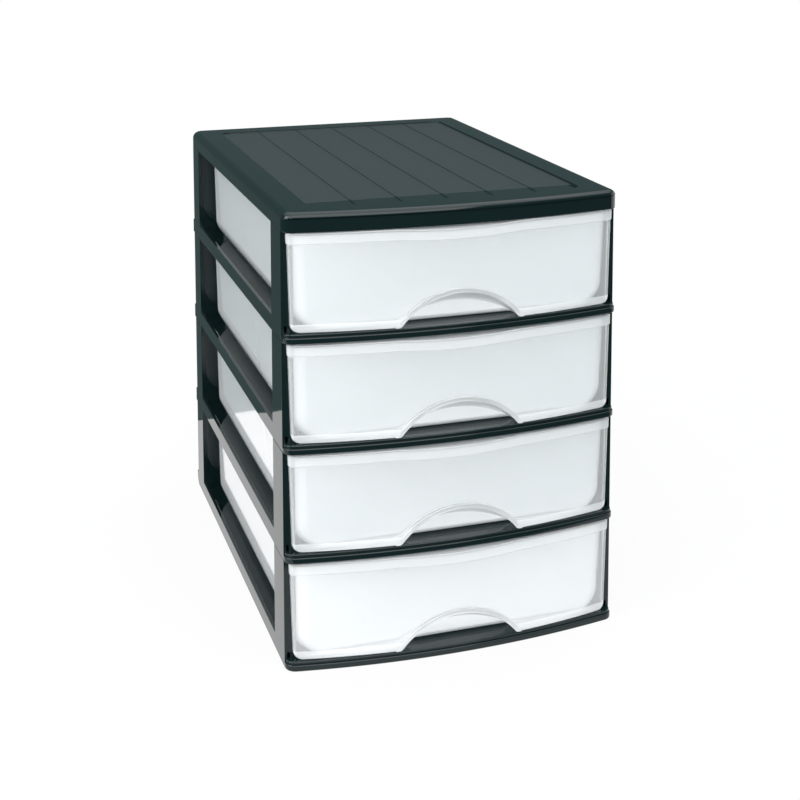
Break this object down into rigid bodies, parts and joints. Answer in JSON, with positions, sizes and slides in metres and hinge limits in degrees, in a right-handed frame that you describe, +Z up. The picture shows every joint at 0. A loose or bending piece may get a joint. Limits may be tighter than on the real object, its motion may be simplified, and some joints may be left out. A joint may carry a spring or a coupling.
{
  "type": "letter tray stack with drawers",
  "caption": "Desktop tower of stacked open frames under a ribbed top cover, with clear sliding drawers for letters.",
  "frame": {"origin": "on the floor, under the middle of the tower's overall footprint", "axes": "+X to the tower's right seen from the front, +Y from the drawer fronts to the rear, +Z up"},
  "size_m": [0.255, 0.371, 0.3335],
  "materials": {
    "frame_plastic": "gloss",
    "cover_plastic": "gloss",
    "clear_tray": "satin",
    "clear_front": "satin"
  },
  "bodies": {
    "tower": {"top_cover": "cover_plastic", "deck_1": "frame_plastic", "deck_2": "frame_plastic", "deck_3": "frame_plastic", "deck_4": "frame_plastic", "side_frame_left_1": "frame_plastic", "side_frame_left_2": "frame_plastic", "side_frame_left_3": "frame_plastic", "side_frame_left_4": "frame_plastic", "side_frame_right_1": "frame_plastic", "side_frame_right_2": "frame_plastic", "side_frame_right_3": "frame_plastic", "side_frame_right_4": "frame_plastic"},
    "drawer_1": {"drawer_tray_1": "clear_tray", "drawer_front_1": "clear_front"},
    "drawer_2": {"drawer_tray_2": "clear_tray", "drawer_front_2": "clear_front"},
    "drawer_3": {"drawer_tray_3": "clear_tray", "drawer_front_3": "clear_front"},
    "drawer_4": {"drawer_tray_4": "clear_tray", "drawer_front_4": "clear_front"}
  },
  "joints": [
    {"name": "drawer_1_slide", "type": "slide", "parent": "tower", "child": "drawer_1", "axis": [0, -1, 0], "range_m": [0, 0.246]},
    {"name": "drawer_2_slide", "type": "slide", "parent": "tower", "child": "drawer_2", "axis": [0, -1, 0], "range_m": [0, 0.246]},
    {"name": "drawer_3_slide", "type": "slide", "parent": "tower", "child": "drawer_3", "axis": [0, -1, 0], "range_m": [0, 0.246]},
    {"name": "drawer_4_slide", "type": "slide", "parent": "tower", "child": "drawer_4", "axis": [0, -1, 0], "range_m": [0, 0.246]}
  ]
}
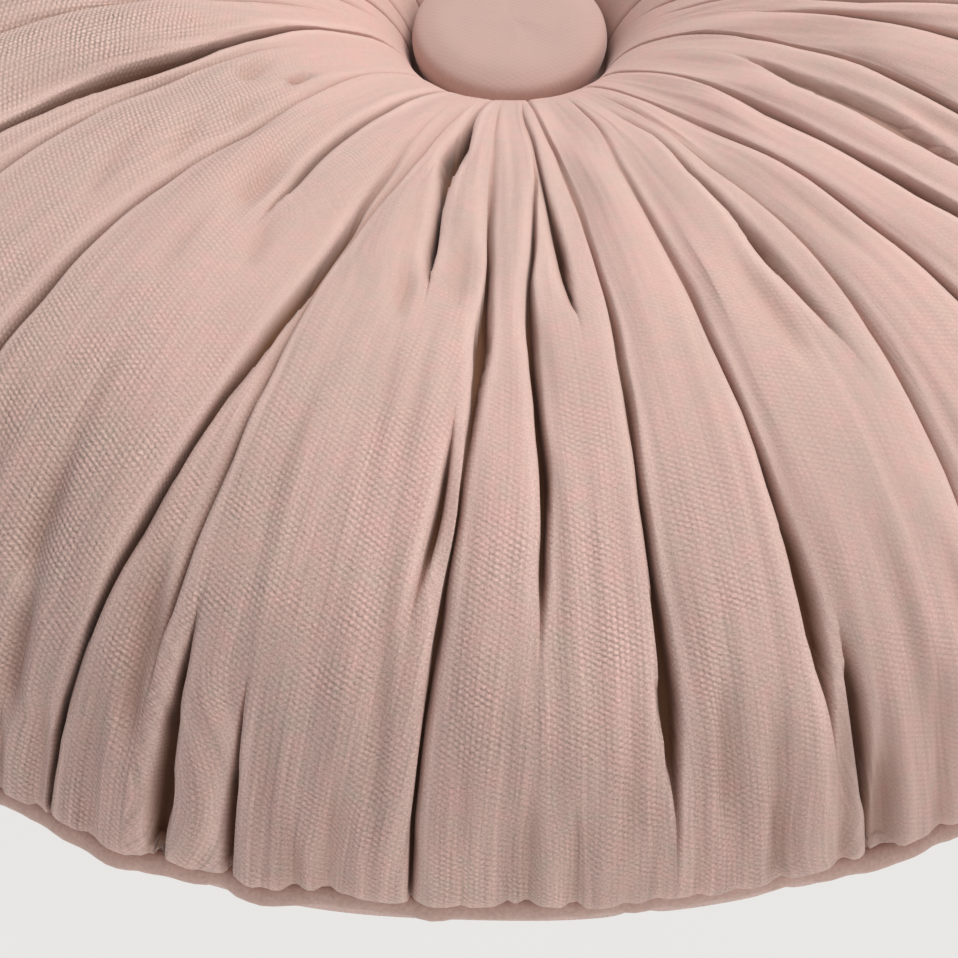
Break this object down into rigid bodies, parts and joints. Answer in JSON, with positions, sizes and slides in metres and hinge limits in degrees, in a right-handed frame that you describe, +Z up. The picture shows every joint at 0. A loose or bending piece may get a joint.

-=-=-=-=-

**Task brief:** Extract each line of the material exactly as it stands.

**The completed task:**
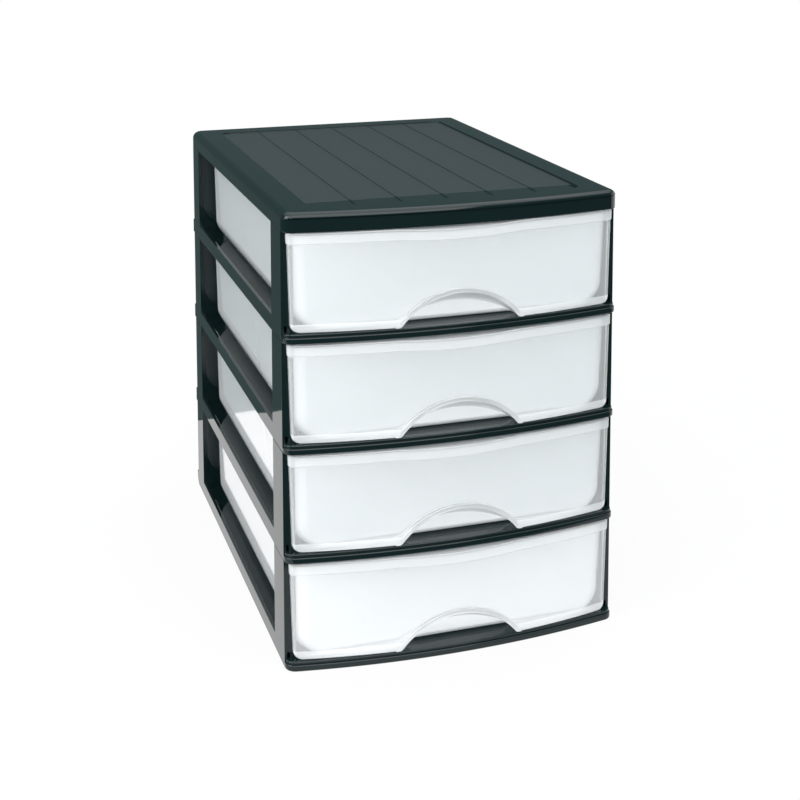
Break this object down into rigid bodies, parts and joints. Answer in JSON, with positions, sizes and slides in metres and hinge limits in degrees, in a right-handed frame that you describe, +Z up. The picture shows every joint at 0. A loose or bending piece may get a joint. Limits may be tighter than on the real object, its motion may be simplified, and some joints may be left out. A joint may carry a spring or a coupling.
{
  "type": "letter tray stack with drawers",
  "caption": "Desktop tower of stacked open frames under a ribbed top cover, with clear sliding drawers for letters.",
  "frame": {"origin": "on the floor, under the middle of the tower's overall footprint", "axes": "+X to the tower's right seen from the front, +Y from the drawer fronts to the rear, +Z up"},
  "size_m": [0.255, 0.371, 0.3335],
  "materials": {
    "frame_plastic": "gloss",
    "cover_plastic": "gloss",
    "clear_tray": "satin",
    "clear_front": "satin"
  },
  "bodies": {
    "tower": {"top_cover": "cover_plastic", "deck_1": "frame_plastic", "deck_2": "frame_plastic", "deck_3": "frame_plastic", "deck_4": "frame_plastic", "side_frame_left_1": "frame_plastic", "side_frame_left_2": "frame_plastic", "side_frame_left_3": "frame_plastic", "side_frame_left_4": "frame_plastic", "side_frame_right_1": "frame_plastic", "side_frame_right_2": "frame_plastic", "side_frame_right_3": "frame_plastic", "side_frame_right_4": "frame_plastic"},
    "drawer_1": {"drawer_tray_1": "clear_tray", "drawer_front_1": "clear_front"},
    "drawer_2": {"drawer_tray_2": "clear_tray", "drawer_front_2": "clear_front"},
    "drawer_3": {"drawer_tray_3": "clear_tray", "drawer_front_3": "clear_front"},
    "drawer_4": {"drawer_tray_4": "clear_tray", "drawer_front_4": "clear_front"}
  },
  "joints": [
    {"name": "drawer_1_slide", "type": "slide", "parent": "tower", "child": "drawer_1", "axis": [0, -1, 0], "range_m": [0, 0.246]},
    {"name": "drawer_2_slide", "type": "slide", "parent": "tower", "child": "drawer_2", "axis": [0, -1, 0], "range_m": [0, 0.246]},
    {"name": "drawer_3_slide", "type": "slide", "parent": "tower", "child": "drawer_3", "axis": [0, -1, 0], "range_m": [0, 0.246]},
    {"name": "drawer_4_slide", "type": "slide", "parent": "tower", "child": "drawer_4", "axis": [0, -1, 0], "range_m": [0, 0.246]}
  ]
}
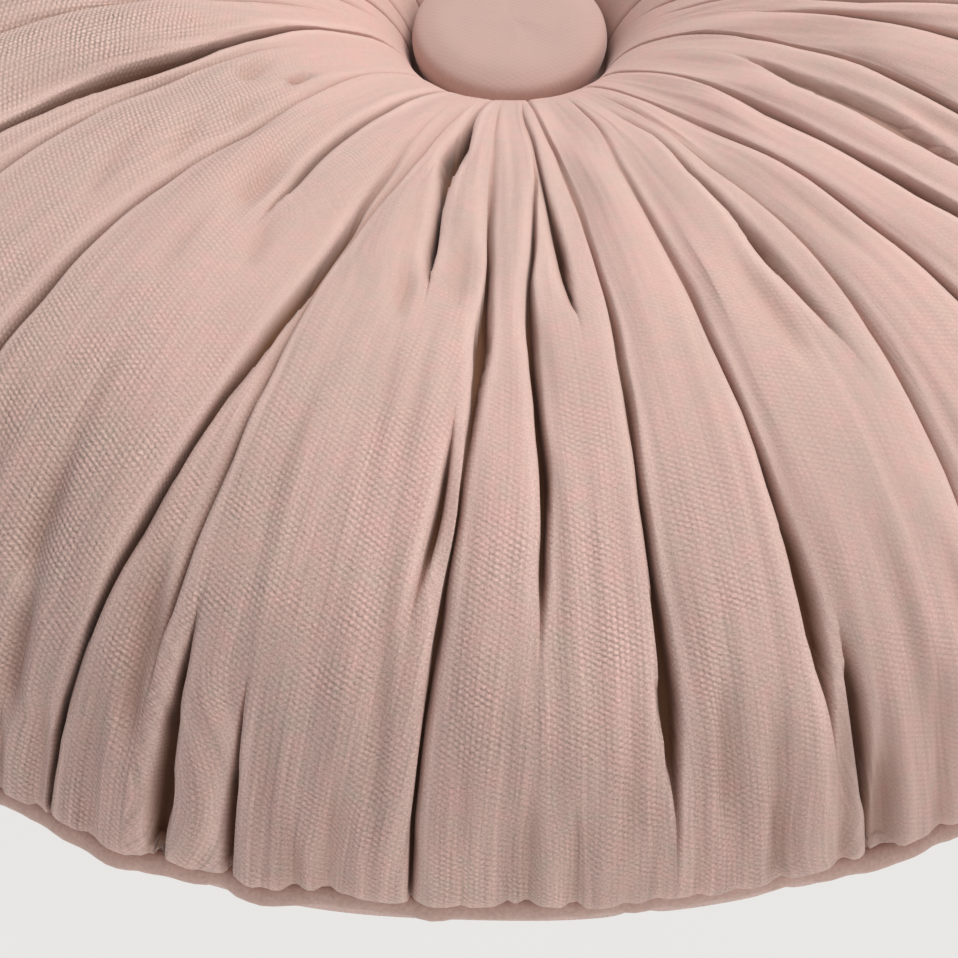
Break this object down into rigid bodies, parts and joints. Answer in JSON, with positions, sizes and slides in metres and hinge limits in degrees, in a right-handed frame that you describe, +Z up. The picture shows every joint at 0. A loose or bending piece may get a joint.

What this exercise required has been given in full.